Qui Giuseppe, nato 32 anni fa in provincia di Taranto, è un uomo chiave del progetto dell’osservatorio più costoso che la Nasa abbia mai concepito (dieci miliardi di dollari). Realizzarlo è stata un’impresa: doveva essere lanciato nel 2010 e ora la data fissata è verso il marzo 2019 con il razzo europeo Ariane dalla Guiana perché anche l’Esa partecipa al piano. Intanto i costi sono saliti di quattro volte rispetto alle previsioni e la Nasa ha deciso di sacrificare altri programmi, consapevole delle scoperte che «Webb Telescope» regalerà affrontando e risolvendo gli ardui problemi tecnologici posti dalla sfida. È dotato di un grande specchio di 6,5 metri, che si aprirà come un fiore dispiegando i suoi 18 petali di berillio. Inoltre il funzionamento dovrà essere rigorosamente mantenuto alla temperatura di meno 266 gradi per riuscire a raccogliere la radiazione infrarossa emessa dai corpi celesti più deboli e remoti.
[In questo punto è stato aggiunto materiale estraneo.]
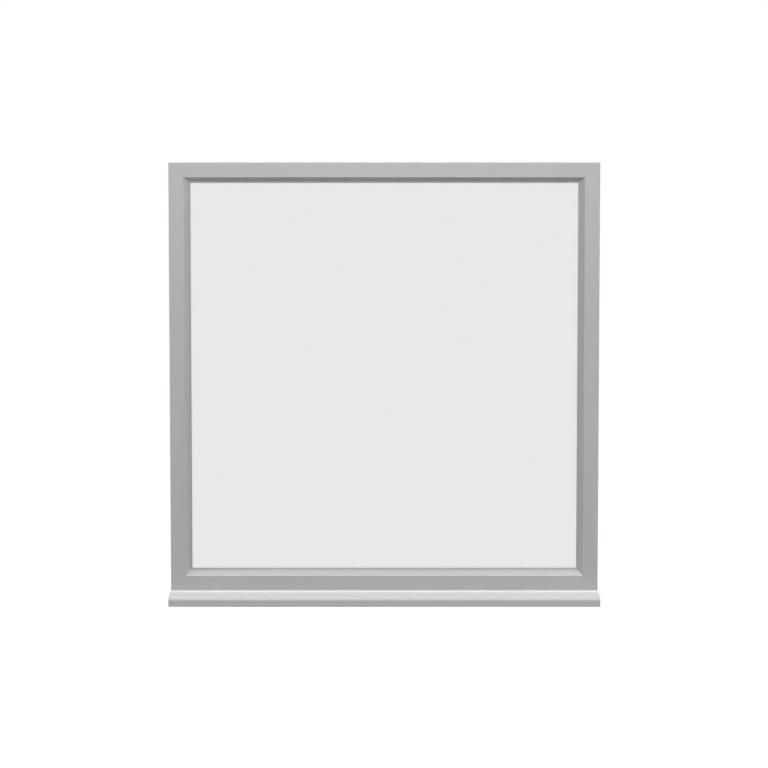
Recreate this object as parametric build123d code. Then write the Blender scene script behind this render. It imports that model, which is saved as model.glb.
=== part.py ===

Per questo lo specchio è pure schermato da cinque fogli di Kapton, un materiale plastico che accetta le alterazioni provocate dall’ambiente spaziale: lunghi 20 metri, anch’essi dovranno aprirsi alla perfezione dopo essere stati piegati come degli origami.

L’occhio cosmico

«Con il mio metodo matematico — racconta Giuseppe — si verificano le qualità termiche del telescopio in appena due settimane quando prima occorrevano tre mesi. Ma soprattutto sarà in grado di garantire un’affidabilità finora impossibile da raggiungere». Ed è quello che serve perché il grande «occhio cosmico» sarà sistemato a un milione e mezzo di chilometri dalla Terra per allontanarlo da possibili disturbi causati dal nostro pianeta o dalla Luna, e non potrà essere riparato come era accaduto con Hubble grazie a varie missioni dello shuttle e agli interventi degli astronauti. «Lassù sarà capace di rivoluzionare l’astronomia mostrandoci gli oggetti più antichi del cosmo, vale a dire l’universo bambino. Quando, dopo soli 400 milioni di anni dal Big Bang, nascevano le prime stelle e le prime galassie». Mai nessuno strumento costruito dall’uomo era riuscito a vedere tanto lontano nel tempo e nello spazio.

Al Politecnico

Inseguendo il suo sogno, Giuseppe Cataldo ha iniziato a studiare fisica all’Università statale di Milano. «Ma avevo capito che la mia strada era quella dell’ingegneria e quindi mi sono trasferito al Politecnico». Qui si è laureato nel 2010, quando la Nasa lo aveva già assunto. «Da studente, infatti, mentre seguivo dei corsi in un’università francese, ho vinto uno dei due posti banditi in Europa dall’Esa per entrare alla Nasa Academy e questo ha aperto le porte alle mie aspirazioni». Da allora è stata una rapida corsa verso le stelle. Ha lavorato al centro Goddard e ha seguito un dottorato al Mit di Cambridge, vicino a Boston, maturando quelle capacità innovative di cui Webb Telescope aveva assoluto bisogno e ora premiate. Adesso, mentre sale anche in cattedra all’Università del Maryland, Giuseppe ha una nuova aspirazione nascosta. «Dopo lo straordinario e magnifico impegno con il grande telescopio che richiederà alcuni anni, mi piacerebbe tornare in Italia a insegnare all’università, consapevole che da noi la preparazione che si conquista, nonostante tutto, è eccellente».